Hey y’all,
Here’s what’s new:
👩🏫 For many it’s back-to-school time. For me, I’ve joined the CoRise - I mean Uplimit - Advanced dbt Course. The course has reinforced what I already knew and exposed me to new approaches, like Elementary for data quality monitoring.
💇🏻♂️ I couldn’t take the heat anymore. I got a summer chop. Not military short, but it’s no longer what my brother-in-law would call a “flow bucket.”
💧 Another brother-in-law introduced me to Topo-Chico. I’ve never understood why waiters ask “sparkling or still?” Now I have one reason to take the sparkling option.
CURATED COLUMNS
A few interesting articles, podcasts, or websites I recently came across
I have been saying the secretive nature of internal analyses are a barrier to growing the data profession. I want to prove myself wrong.

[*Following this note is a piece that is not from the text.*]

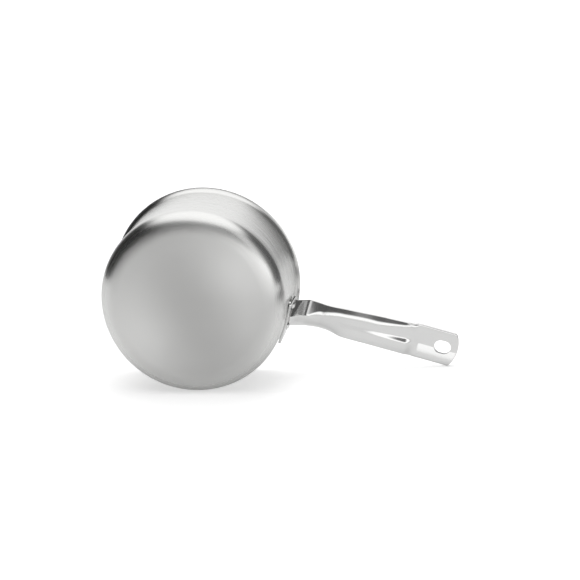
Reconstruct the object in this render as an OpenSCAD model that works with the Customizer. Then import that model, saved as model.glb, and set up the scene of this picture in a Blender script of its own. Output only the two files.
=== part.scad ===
// Saucepan: a drawn three-layer steel body with a fixed tube handle riveted to its wall.
// The pan stands upright, the handle points along +X, and the origin is the centre of the base's underside.

/* [Body] */
// Outside diameter over the turned-out rim
rim_d = 160; // [130:1:260]
// Height of the body
body_h = 80; // [70:1:160]
// Outside radius between the base and the wall
corner_r = 15; // [8:0.5:20]
// How far the rim is turned out past the wall
rim_flare = 3.5; // [1:0.1:5]
// Radius of the turned-out rim, outside
flare_r = 9; // [7:0.5:20]

/* [Sheet layers] */
// Thickness of the outer steel layer
outer_t = 0.5; // [0.4:0.1:1]
// Thickness of the aluminium layer
core_t = 1.6; // [1:0.1:3]
// Thickness of the inner steel layer
inner_t = 0.5; // [0.4:0.1:1]

/* [Saddle plate] */
// Thickness of the plate
plate_t = 2; // [1.5:0.1:3]
// Height of the plate along the wall
plate_h = 31; // [29:0.5:32]
// Distance from where the rim turns out down to the plate's upper edge
plate_drop = 6; // [3:0.5:7]
// Reach of the plate to the side where it ends beside the rivet
plate_near = 13; // [13:0.5:18]
// Reach of the plate to the other side
plate_far = 22; // [14:0.5:26]
// Radius of the plate's corners
plate_corner_r = 2; // [1:0.5:4]

/* [Rivets] */
// Diameter of the rivet's shank
shank_d = 4.8; // [3:0.1:5.5]
// Diameter of the domed outer head
head_d = 7; // [6.2:0.1:7]
// Height of the domed outer head
head_h = 2; // [1.2:0.1:2.8]
// Diameter of the flat inner head
inner_head_d = 9; // [7:0.1:12]
// Height of the flat inner head
inner_head_h = 1.2; // [0.8:0.1:2]
// Sideways distance of each rivet from the handle's middle plane
rivet_side = 9.5; // [9.5:0.1:10.5]
// Height of the rivets above the plate's lower edge
rivet_up = 15; // [12:0.5:16]

/* [Handle] */
// Length of the handle from the wall to the rounded end
handle_l = 144.5; // [120:0.5:200]
// Length of the curved neck next to the wall
neck_l = 27; // [24:0.5:32]
// Length of the flat tail, from the fold to the rounded end
tail_l = 38; // [34:0.5:60]
// Thickness of the tube's sheet
tube_t = 1.2; // [0.8:0.1:1.5]
// Distance from the rivets' outer heads up to the root's middle
root_gap = 5; // [4.7:0.1:6]
// Climb of the steep neck above the root's middle
neck_rise = 17.5; // [14:0.5:22]
// Climb of the grip from the neck to the flat tail's end
grip_rise = 12.5; // [6:0.5:20]
// Width of the tube where it meets the plate
root_w = 23.4; // [22:0.1:25]
// Height of the root above its middle
root_top = 6; // [5:0.5:6.5]
// Depth of the root below its middle
root_bottom = 15; // [13:0.5:16]
// Width of the tube's waist
waist_w = 22.6; // [18:0.1:26]
// Height of the tube's waist
waist_h = 17; // [13:0.5:20]
// Width of the grip
grip_w = 26.2; // [22:0.1:30]
// Height of the grip
grip_h = 13; // [10:0.5:16]
// Width of the flattened tail
tail_w = 29.5; // [26:0.1:34]
// Thickness of the flattened tail
tail_t = 4; // [3.4:0.1:5]
// Radius of the tail's rounded end, seen from above
tail_end_r = 25; // [18:0.5:40]
// Length of the hanging hole
hole_l = 14.5; // [12:0.5:18]
// Width of the hanging hole
hole_w = 11.5; // [8:0.5:11.5]
// Distance from the tail's end to the middle of the hanging hole
hole_back = 13.2; // [11.5:0.1:16]

/* [Weld] */
// Width of the weld bead round the root
weld_w = 1; // [0.8:0.1:1.2]

/* [Hidden] */
$fn = 180;

// Overrun of every cut past the surface it opens
cut = 2;
// Radial clearance of each rivet's shank in its hole
shank_fit = 0.05;
// Gap between the plate and the faces that are welded or seated on it
seat_gap = 0.03;

sheet_t = outer_t + core_t + inner_t;
wall_r = rim_d / 2 - rim_flare;
inside_r = wall_r - sheet_t;
plate_r = wall_r + plate_t;
flare_z = body_h - sqrt(flare_r * flare_r - pow(flare_r - rim_flare, 2));
plate_z = flare_z - plate_drop - plate_h;
rivet_z = plate_z + rivet_up;
rivet_turn = asin(rivet_side / plate_r);
root_z = rivet_z + head_d / 2 + root_gap;
grip_l = handle_l - neck_l - tail_l;

// Stations along the handle: four on the neck, three on the grip and three on the tail
neck_shares = [-0.12, 0.3, 0.57, 1];
grip_shares = [0.22, 0.58, 0.92];
tail_shares = [0, 0.11, 1.1];
station_x = [for (s = neck_shares) neck_l * s,
             for (s = grip_shares) neck_l + grip_l * s,
             for (s = tail_shares) handle_l - tail_l + tail_l * s];
// Height of the middle at each station, as shares of the neck's climb and of the grip's climb
neck_climb_shares = [-0.25, 0.3, 0.72, 0.97, 1, 1, 1, 1, 1, 1];
grip_climb_shares = [0, 0, 0, 0, 0.1, 0.32, 0.65, 0.73, 0.78, 1];
// Widths, heights above the middle and depths below it
station_w = [root_w, root_w, root_w, waist_w, (waist_w + grip_w) / 2, grip_w, (grip_w + tail_w) / 2, tail_w,
             tail_w, tail_w];
station_top = [root_top, (root_top + waist_h / 2) / 2, waist_h / 2, waist_h / 2, waist_h / 2, grip_h / 2,
               grip_h / 2, (grip_h / 2 + tail_t) / 3, tail_t / 2, tail_t / 2];
station_bottom = [root_bottom, (root_bottom + waist_h / 2) / 2, waist_h / 2, waist_h / 2, waist_h / 2, grip_h / 2,
                  grip_h / 2, (grip_h / 2 + tail_t) / 3, tail_t / 2, tail_t / 2];
// Roundness of the section at each station: less than 0.5 is scooped, 0.5 a diamond, 1 an ellipse, more is squarer
top_round_shares = [1.1, 1.05, 1, 1, 1, 1.1, 1.2, 1.7, 2.5, 2.5];
bottom_round_shares = [0.42, 0.55, 0.8, 1, 1, 1.1, 1.2, 1.7, 2.5, 2.5];
// Rings along the handle, the tube's inside and the weld bead, and sides of each ring
ring_count = 56;
side_count = 40;
inner_ring_count = 36;
inner_side_count = 24;
weld_ring_count = 10;

// Slope of a table between two stations
function slope(t, i) = (t[i + 1] - t[i]) / (station_x[i + 1] - station_x[i]);
// Slope of the smooth curve at a station: none at a turning point, so that the curve never overshoots
function bend(t, i) =
    i == 0 ? slope(t, 0) :
    i == len(t) - 1 ? slope(t, i - 1) :
    slope(t, i - 1) * slope(t, i) <= 0 ? 0 :
    2 * slope(t, i - 1) * slope(t, i) / (slope(t, i - 1) + slope(t, i));
// Station before a distance from the wall
function before(x, i = 0) = i >= len(station_x) - 2 || x < station_x[i + 1] ? i : before(x, i + 1);
// Value of a table at a distance from the wall, on a smooth curve through the stations
function along(t, x) =
    let (i = before(x), d = station_x[i + 1] - station_x[i], u = (x - station_x[i]) / d)
    t[i] * (1 + 2 * u) * (1 - u) * (1 - u) + bend(t, i) * d * u * (1 - u) * (1 - u)
    + t[i + 1] * u * u * (3 - 2 * u) + bend(t, i + 1) * d * u * u * (u - 1);
function middle_z(x) =
    root_z + neck_rise * along(neck_climb_shares, x) + grip_rise * along(grip_climb_shares, x);

// Sine or cosine made rounder or squarer
function rounded(v, share) = sign(v) * pow(abs(v), 1 / share);
// Ring of points round the handle at a distance from the wall; grow moves the outline in or out
function ring(x, grow, sides) =
    let (w = along(station_w, x) / 2 + grow, top = along(station_top, x) + grow,
         bottom = along(station_bottom, x) + grow,
         tr = along(top_round_shares, x), br = along(bottom_round_shares, x))
    [for (j = [0 : sides - 1])
        let (a = 360 * j / sides, r = sin(a) >= 0 ? tr : br, h = sin(a) >= 0 ? top : bottom)
        [wall_r + x, w * rounded(cos(a), r), middle_z(x) + h * rounded(sin(a), r)]];
first_x = station_x[0];
last_x = station_x[len(station_x) - 1];

// Solid swept through the rings from one distance to another
module sweep(grow, from, to, count, sides) {
    rows = [for (i = [0 : count]) ring(from + (to - from) * i / count, grow, sides)];
    ends = [for (x = [from, to]) [wall_r + x, 0, middle_z(x)]];
    walls = [for (i = [0 : count - 1], j = [0 : sides - 1])
        let (a = i * sides + j, b = i * sides + (j + 1) % sides)
        each [[a, a + sides, b], [b, a + sides, b + sides]]];
    tip = (count + 1) * sides;
    caps = [for (j = [0 : sides - 1])
        let (k = (j + 1) % sides)
        each [[tip, j, k], [tip + 1, count * sides + k, count * sides + j]]];
    polyhedron(points = concat([for (r = rows) each r], ends), faces = concat(walls, caps));
}

// Half section of the pan's outside, moved in by the thickness of the layers outside it
module blank(inset) {
    difference() {
        union() {
            translate([0, corner_r]) square([wall_r - inset, body_h + cut - corner_r]);
            translate([0, inset]) square([wall_r - corner_r, corner_r - inset]);
            intersection() {
                translate([wall_r - corner_r, corner_r]) circle(corner_r - inset);
                translate([0, inset]) square([wall_r, corner_r - inset]);
            }
            translate([wall_r - inset, flare_z]) square([rim_flare + inset, body_h + cut - flare_z]);
        }
        translate([wall_r + flare_r, flare_z]) circle(flare_r + inset);
    }
}

// One layer of the sheet between two depths from the outside
module layer(from, to) {
    difference() {
        rotate_extrude() intersection() {
            difference() {
                blank(from);
                blank(to);
            }
            square([rim_d / 2, body_h]);
        }
        rivet_holes();
    }
}

module at_rivets() {
    for (side = [-1, 1])
        rotate([0, 0, side * rivet_turn]) translate([0, 0, rivet_z]) rotate([0, 90, 0]) children();
}

module rivet_holes() {
    at_rivets() translate([0, 0, inside_r - cut])
        cylinder(h = sheet_t + plate_t + 2 * cut, d = shank_d + 2 * shank_fit);
}

module outer_steel_shell() color("silver") layer(0, outer_t);

module aluminium_core() color("lightgrey") layer(outer_t, outer_t + core_t);

module inner_steel_shell() color("gainsboro") layer(outer_t + core_t, sheet_t);

// Outline of the plate as seen along the handle: sideways, then up
module plate_outline() {
    for (y = [plate_corner_r - plate_near, plate_far - plate_corner_r])
        for (z = [plate_corner_r, plate_h - plate_corner_r])
            translate([y, z]) circle(plate_corner_r);
    translate([-plate_near, plate_corner_r]) square([plate_near + plate_far, plate_h - 2 * plate_corner_r]);
    translate([plate_corner_r - plate_near, 0]) square([plate_near + plate_far - 2 * plate_corner_r, plate_h]);
}

module saddle_plate() color("darkgrey") difference() {
    intersection() {
        translate([0, 0, plate_z]) rotate([90, 0, 90]) linear_extrude(plate_r) plate_outline();
        cylinder(h = body_h, r = plate_r);
    }
    translate([0, 0, -cut]) cylinder(h = body_h + 2 * cut, r = wall_r);
    rivet_holes();
}

// Domed head: a slice of a sphere
module dome(d, h) {
    ball_r = (d * d / 4 + h * h) / (2 * h);
    intersection() {
        translate([0, 0, h - ball_r]) sphere(ball_r);
        cylinder(h = h, d = d);
    }
}

module rivets() color("whitesmoke") at_rivets() {
    inner_seat = sqrt(inside_r * inside_r - inner_head_d * inner_head_d / 4) - seat_gap;
    translate([0, 0, inner_seat]) cylinder(h = plate_r - inner_seat, d = shank_d);
    translate([0, 0, plate_r]) dome(head_d, head_h);
    translate([0, 0, inner_seat]) mirror([0, 0, 1]) dome(inner_head_d, inner_head_h);
}

// Everything inside the plate's outer face, which the root of the tube stops at
module plate_face(gap) translate([0, 0, -cut]) cylinder(h = body_h + 2 * cut, r = plate_r + gap);

// Rounded end of the tail, seen from above
module tail_cut() {
    end_x = wall_r + handle_l;
    translate([0, 0, -cut]) linear_extrude(root_z + neck_rise + grip_rise + root_top + 2 * cut) union() {
        translate([end_x - tail_end_r, 0]) circle(tail_end_r);
        translate([0, -tail_w]) square([end_x - tail_end_r, 2 * tail_w]);
    }
}

module hanging_hole() {
    slot = (hole_l - hole_w) / 2;
    translate([wall_r + handle_l - hole_back, 0, root_z]) {
        for (x = [-slot, slot]) translate([x, 0, 0]) cylinder(h = neck_rise + grip_rise + root_top, d = hole_w);
        translate([-slot, -hole_w / 2, 0]) cube([2 * slot, hole_w, neck_rise + grip_rise + root_top]);
    }
}

module handle_tube() color("gainsboro") difference() {
    intersection() {
        sweep(0, first_x, last_x, ring_count, side_count);
        tail_cut();
    }
    sweep(-tube_t, 2 * first_x, last_x + cut, inner_ring_count, inner_side_count);
    plate_face(seat_gap);
    hanging_hole();
}

// Collar of weld metal round the root of the tube, on the face of the plate
module weld_bead() color("darkgrey") difference() {
    intersection() {
        sweep(weld_w, 2 * first_x, station_x[2], weld_ring_count, inner_side_count);
        plate_face(weld_w);
    }
    sweep(seat_gap, first_x, last_x, ring_count, side_count);
    plate_face(seat_gap);
    at_rivets() cylinder(h = plate_r + head_h + cut, d = head_d + 2 * seat_gap);
}

outer_steel_shell();
aluminium_core();
inner_steel_shell();
saddle_plate();
rivets();
handle_tube();
weld_bead();
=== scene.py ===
# %% [markdown]
# # A saucepan lying on its side
# The pan stands upright in its own frame, with its base at the origin and its handle along +X.
# The photograph shows it tipped over, seen from below, so here the camera and the floor are
# turned round the pan instead of the pan itself. First the packed model comes in as the fixed
# frame. It tells where each piece belongs.

# %% Load the packed model
import math
import bpy
import bmesh
from mathutils import Matrix, Vector


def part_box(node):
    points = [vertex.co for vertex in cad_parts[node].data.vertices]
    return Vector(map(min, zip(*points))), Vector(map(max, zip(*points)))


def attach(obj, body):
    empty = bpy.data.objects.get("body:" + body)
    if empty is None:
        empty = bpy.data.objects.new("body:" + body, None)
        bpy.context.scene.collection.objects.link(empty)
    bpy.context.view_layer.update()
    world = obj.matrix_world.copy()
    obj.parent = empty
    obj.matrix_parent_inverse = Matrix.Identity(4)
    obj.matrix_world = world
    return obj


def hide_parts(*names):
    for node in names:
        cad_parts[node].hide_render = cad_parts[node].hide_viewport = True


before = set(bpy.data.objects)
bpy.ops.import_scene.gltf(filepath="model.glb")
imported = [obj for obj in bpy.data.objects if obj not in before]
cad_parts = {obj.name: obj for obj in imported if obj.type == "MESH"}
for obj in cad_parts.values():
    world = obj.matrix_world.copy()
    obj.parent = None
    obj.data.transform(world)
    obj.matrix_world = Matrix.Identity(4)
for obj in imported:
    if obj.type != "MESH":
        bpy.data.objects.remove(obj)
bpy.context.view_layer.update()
print("CAD nodes:", sorted(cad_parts))

# %% [markdown]
# ## The sizes of the real pan
# Every mesh below is made in millimetres, as a pan maker would draw it, and scaled to metres
# when it becomes an object. The rim, the height and the plate's edges are read from the frame,
# so the new skins can't drift away from the solids they stand for. What a box can't tell is
# written here: how far the rim turns out, how deep each layer lies, and how thick the plate is.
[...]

Here are some of the best public analysis guides I’ve found:
SaaS Metrics 2.0 & definitions - this blog is canon for the SaaS B2B space. At ConnectWise this blog was our guide to measuring the growth of the business. That ability to measure, then identify the levers to influence the measures, is what enabled the company to have a unicorn exit.
SOMA B2B SaaS & repo - this Standard Operating Metrics & Analytics (SOMA) project is what I envision as modular analytics. The project includes fake source data and built-in reporting. To deploy at your company you only need to repoint the data feed from the fake source to your source systems.
Drilling Down - CPG/eCommerce companies will find this book helpful. While defined in spreadsheets, the work could be lifted & shifted to SQL. I operationalized the Recency-Frequency-Monetary (RFM) analysis in chapter 21 to help marekting identify customers primed for an upsell.
Kaggle - The ML ecosystem has done a much better job about being open with their projects. Kaggle is a great example of this openness. While the site is geared towards ML competitions, the datasets section is great for finding interesting business problems and the real-world messiness of datasets. A friend pointed me to WalMart’s retail sales as one example of high impact, but difficult to wrangle data.
Reforge Artifacts - Reforge’s programs are great, but now “Artifacts” highlights applied work examples - like Pinterest’s growth model. It’s helpful to see what is actually used to inform decisions at other companies. It is often more simplistic than you’d assume.
SQL for Data Analysis - This O’Reilly book delivers on implementation. It provides real datasets for you to practice applying the SQL alongside the reading. Time-series and cohort anlayses are covered in depth. Common gotchas are addressed - like `sum(sales) over (rows between 6 preceding and current row)` does not necessarily mean the same thing as “total sales this past week.”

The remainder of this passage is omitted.